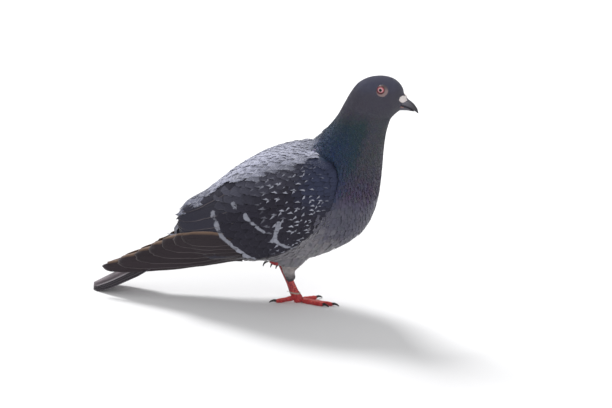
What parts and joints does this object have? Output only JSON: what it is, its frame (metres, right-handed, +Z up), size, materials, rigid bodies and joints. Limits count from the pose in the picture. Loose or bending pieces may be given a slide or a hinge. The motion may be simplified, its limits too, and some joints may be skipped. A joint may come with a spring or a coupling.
{
  "type": "pigeon",
  "caption": "Life-size feral pigeon with dark chequered wings, standing on one leg with the other foot drawn up and its tail tip on the ground.",
  "frame": {"origin": "on the floor, under the ball of the standing left foot", "axes": "+X forward, from tail to bill; +Y to the bird's left; +Z up"},
  "size_m": [0.3009, 0.1024, 0.22],
  "materials": {
    "body_feathers": "soft blue-grey body feathers",
    "neck_feathers": "glossy green and purple neck feathers",
    "head_feathers": "short slate-grey feathers",
    "wing_feathers": "dark blue-grey coverts with pale flecks",
    "flight_feathers": "smooth dark brownish flight feathers",
    "tail_feathers": "grey tail feathers with a dark end band",
    "thigh_feathers": "short pale grey feathers",
    "bill_horn": "dark horn, half matt",
    "cere_skin": "powdery white skin",
    "eye_orange": "wet, orange-pink iris with a black pupil",
    "foot_skin": "scaly raspberry-red skin",
    "claw_horn": "black horn, half matt",
    "thread": "pale twisted thread"
  },
  "bodies": {
    "root": {"trunk": "body_feathers", "neck": "neck_feathers", "head": "head_feathers", "eye_left": "eye_orange", "cere_left": "cere_skin", "wing_left": "wing_feathers", "wing_tip_left": "flight_feathers", "eye_right": "eye_orange", "cere_right": "cere_skin", "wing_right": "wing_feathers", "wing_tip_right": "flight_feathers", "upper_bill": "bill_horn", "lower_bill": "bill_horn", "tail": "tail_feathers", "thigh_left": "thigh_feathers", "shank_left": "foot_skin", "thread_left": "thread", "toe_left_hallux": "foot_skin", "claw_left_hallux": "claw_horn", "toe_left_inner": "foot_skin", "claw_left_inner": "claw_horn", "toe_left_middle": "foot_skin", "claw_left_middle": "claw_horn", "toe_left_outer": "foot_skin", "claw_left_outer": "claw_horn", "toe_right_inner": "foot_skin", "claw_right_inner": "claw_horn", "toe_right_middle": "foot_skin", "claw_right_middle": "claw_horn", "toe_right_outer": "foot_skin", "claw_right_outer": "claw_horn"}
  },
  "joints": []
}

------

→ **EXERCISE DETAILS**:
Repeat the data exactly. Leave nothing out.

→ **TASK RESULT**:
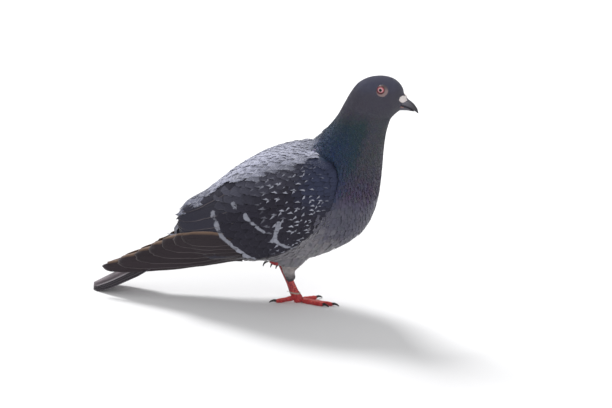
What parts and joints does this object have? Output only JSON: what it is, its frame (metres, right-handed, +Z up), size, materials, rigid bodies and joints. Limits count from the pose in the picture. Loose or bending pieces may be given a slide or a hinge. The motion may be simplified, its limits too, and some joints may be skipped. A joint may come with a spring or a coupling.
{
  "type": "pigeon",
  "caption": "Life-size feral pigeon with dark chequered wings, standing on one leg with the other foot drawn up and its tail tip on the ground.",
  "frame": {"origin": "on the floor, under the ball of the standing left foot", "axes": "+X forward, from tail to bill; +Y to the bird's left; +Z up"},
  "size_m": [0.3009, 0.1024, 0.22],
  "materials": {
    "body_feathers": "soft blue-grey body feathers",
    "neck_feathers": "glossy green and purple neck feathers",
    "head_feathers": "short slate-grey feathers",
    "wing_feathers": "dark blue-grey coverts with pale flecks",
    "flight_feathers": "smooth dark brownish flight feathers",
    "tail_feathers": "grey tail feathers with a dark end band",
    "thigh_feathers": "short pale grey feathers",
    "bill_horn": "dark horn, half matt",
    "cere_skin": "powdery white skin",
    "eye_orange": "wet, orange-pink iris with a black pupil",
    "foot_skin": "scaly raspberry-red skin",
    "claw_horn": "black horn, half matt",
    "thread": "pale twisted thread"
  },
  "bodies": {
    "root": {"trunk": "body_feathers", "neck": "neck_feathers", "head": "head_feathers", "eye_left": "eye_orange", "cere_left": "cere_skin", "wing_left": "wing_feathers", "wing_tip_left": "flight_feathers", "eye_right": "eye_orange", "cere_right": "cere_skin", "wing_right": "wing_feathers", "wing_tip_right": "flight_feathers", "upper_bill": "bill_horn", "lower_bill": "bill_horn", "tail": "tail_feathers", "thigh_left": "thigh_feathers", "shank_left": "foot_skin", "thread_left": "thread", "toe_left_hallux": "foot_skin", "claw_left_hallux": "claw_horn", "toe_left_inner": "foot_skin", "claw_left_inner": "claw_horn", "toe_left_middle": "foot_skin", "claw_left_middle": "claw_horn", "toe_left_outer": "foot_skin", "claw_left_outer": "claw_horn", "toe_right_inner": "foot_skin", "claw_right_inner": "claw_horn", "toe_right_middle": "foot_skin", "claw_right_middle": "claw_horn", "toe_right_outer": "foot_skin", "claw_right_outer": "claw_horn"}
  },
  "joints": []
}